### [TASK TO CARRY OUT]
Find the string "into" in the listing and report every line that has it.

### [RECORDS]

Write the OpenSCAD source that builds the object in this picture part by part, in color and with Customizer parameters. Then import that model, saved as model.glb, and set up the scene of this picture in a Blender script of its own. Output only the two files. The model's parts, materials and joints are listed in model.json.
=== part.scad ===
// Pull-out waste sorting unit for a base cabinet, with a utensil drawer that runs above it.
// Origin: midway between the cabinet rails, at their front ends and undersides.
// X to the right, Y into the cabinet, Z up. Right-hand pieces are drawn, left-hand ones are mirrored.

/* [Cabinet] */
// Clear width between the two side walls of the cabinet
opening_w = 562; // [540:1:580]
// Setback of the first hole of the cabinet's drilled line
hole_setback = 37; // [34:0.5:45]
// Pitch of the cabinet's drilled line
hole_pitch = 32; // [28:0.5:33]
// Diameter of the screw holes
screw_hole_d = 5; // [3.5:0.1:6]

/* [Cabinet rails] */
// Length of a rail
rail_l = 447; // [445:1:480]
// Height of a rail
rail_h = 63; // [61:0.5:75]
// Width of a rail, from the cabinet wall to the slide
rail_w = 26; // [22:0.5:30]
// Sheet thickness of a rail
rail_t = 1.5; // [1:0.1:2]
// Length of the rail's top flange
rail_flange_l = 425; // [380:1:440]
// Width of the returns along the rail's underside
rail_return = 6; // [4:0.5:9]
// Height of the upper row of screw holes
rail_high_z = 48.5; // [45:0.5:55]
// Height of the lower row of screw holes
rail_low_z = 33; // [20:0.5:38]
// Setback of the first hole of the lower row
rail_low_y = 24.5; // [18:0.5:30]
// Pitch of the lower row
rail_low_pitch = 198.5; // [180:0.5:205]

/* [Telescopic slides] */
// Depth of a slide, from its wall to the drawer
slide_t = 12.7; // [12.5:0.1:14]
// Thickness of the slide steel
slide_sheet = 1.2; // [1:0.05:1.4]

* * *

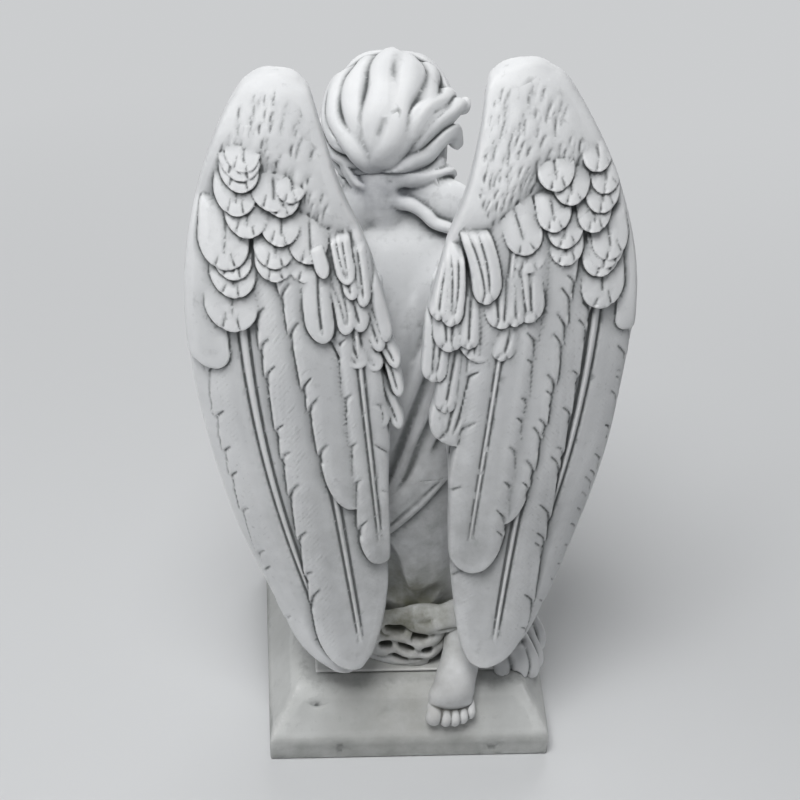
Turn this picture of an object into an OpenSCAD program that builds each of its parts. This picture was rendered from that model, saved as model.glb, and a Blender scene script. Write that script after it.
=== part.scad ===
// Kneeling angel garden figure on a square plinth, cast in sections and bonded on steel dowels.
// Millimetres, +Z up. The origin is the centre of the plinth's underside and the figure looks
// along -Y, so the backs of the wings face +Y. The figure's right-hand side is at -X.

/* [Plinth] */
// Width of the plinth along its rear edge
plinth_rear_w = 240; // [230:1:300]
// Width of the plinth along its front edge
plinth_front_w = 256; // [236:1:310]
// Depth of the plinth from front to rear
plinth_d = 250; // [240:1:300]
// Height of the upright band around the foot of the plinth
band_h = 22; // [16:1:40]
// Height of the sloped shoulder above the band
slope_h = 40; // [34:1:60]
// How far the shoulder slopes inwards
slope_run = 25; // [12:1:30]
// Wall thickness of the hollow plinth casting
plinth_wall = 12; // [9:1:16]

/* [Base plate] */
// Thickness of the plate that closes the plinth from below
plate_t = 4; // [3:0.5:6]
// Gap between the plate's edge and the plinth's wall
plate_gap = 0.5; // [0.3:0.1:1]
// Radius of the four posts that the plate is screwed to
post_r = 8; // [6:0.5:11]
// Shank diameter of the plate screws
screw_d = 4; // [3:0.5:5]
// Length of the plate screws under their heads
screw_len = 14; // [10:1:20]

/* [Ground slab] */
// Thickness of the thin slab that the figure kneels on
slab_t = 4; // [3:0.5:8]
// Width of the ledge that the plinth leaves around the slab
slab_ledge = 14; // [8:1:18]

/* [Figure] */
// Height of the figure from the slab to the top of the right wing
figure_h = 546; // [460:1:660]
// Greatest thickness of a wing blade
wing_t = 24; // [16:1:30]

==

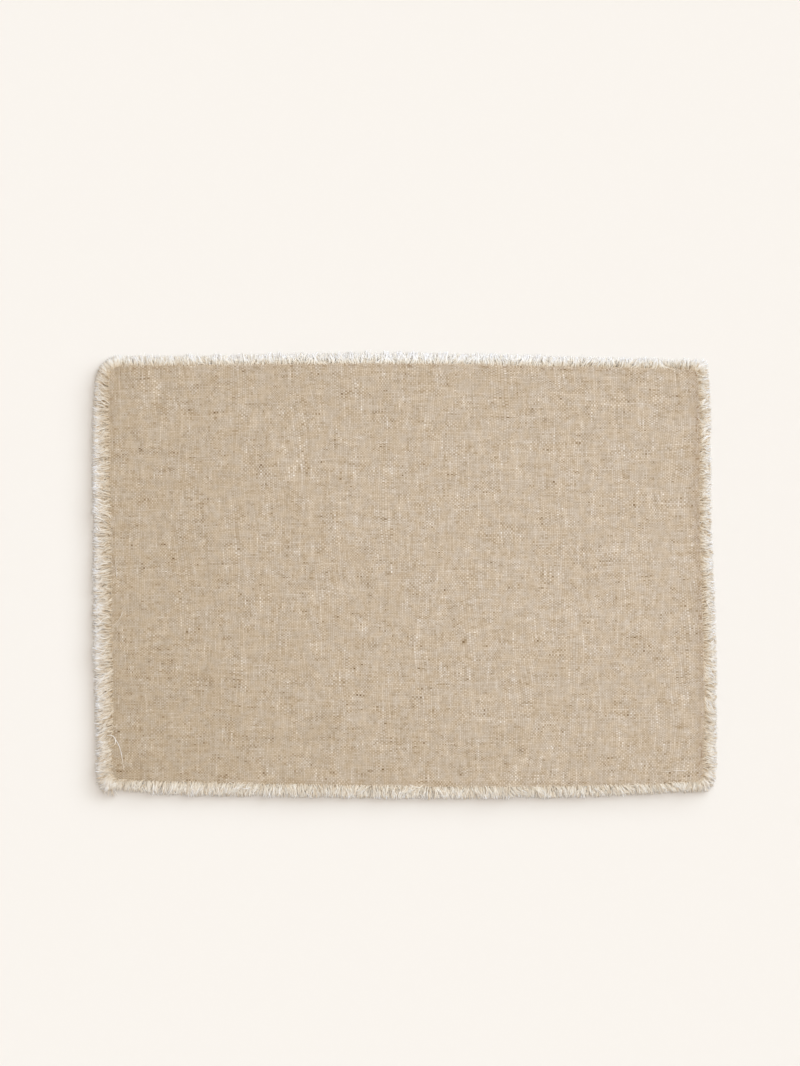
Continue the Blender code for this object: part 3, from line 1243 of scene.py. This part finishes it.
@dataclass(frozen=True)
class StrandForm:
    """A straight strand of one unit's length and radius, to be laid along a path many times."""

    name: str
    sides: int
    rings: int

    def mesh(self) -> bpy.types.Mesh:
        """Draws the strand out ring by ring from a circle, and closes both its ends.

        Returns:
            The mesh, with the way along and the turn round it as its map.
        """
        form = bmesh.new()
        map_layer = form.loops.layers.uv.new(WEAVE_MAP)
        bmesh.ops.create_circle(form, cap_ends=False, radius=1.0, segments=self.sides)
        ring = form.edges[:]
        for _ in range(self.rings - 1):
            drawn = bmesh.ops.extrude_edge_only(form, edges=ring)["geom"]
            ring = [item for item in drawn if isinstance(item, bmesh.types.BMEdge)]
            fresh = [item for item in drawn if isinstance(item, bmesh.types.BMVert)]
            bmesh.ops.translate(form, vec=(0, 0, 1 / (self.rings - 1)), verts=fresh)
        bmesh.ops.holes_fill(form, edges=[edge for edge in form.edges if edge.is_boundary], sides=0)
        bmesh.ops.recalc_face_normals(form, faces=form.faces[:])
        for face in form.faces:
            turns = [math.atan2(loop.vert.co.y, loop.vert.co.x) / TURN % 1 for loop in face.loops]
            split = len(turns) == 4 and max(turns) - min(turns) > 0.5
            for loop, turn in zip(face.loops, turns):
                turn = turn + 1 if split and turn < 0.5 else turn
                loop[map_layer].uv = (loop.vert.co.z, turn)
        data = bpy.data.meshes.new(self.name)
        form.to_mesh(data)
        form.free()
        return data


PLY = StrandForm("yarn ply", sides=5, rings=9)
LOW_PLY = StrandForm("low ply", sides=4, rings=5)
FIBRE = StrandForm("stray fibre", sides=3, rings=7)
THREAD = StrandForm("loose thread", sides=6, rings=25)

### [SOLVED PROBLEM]
// X to the right, Y into the cabinet, Z up. Right-hand pieces are drawn, left-hand ones are mirrored.
Turn this picture of an object into an OpenSCAD program that builds each of its parts. This picture was rendered from that model, saved as model.glb, and a Blender scene script. Write that script after it.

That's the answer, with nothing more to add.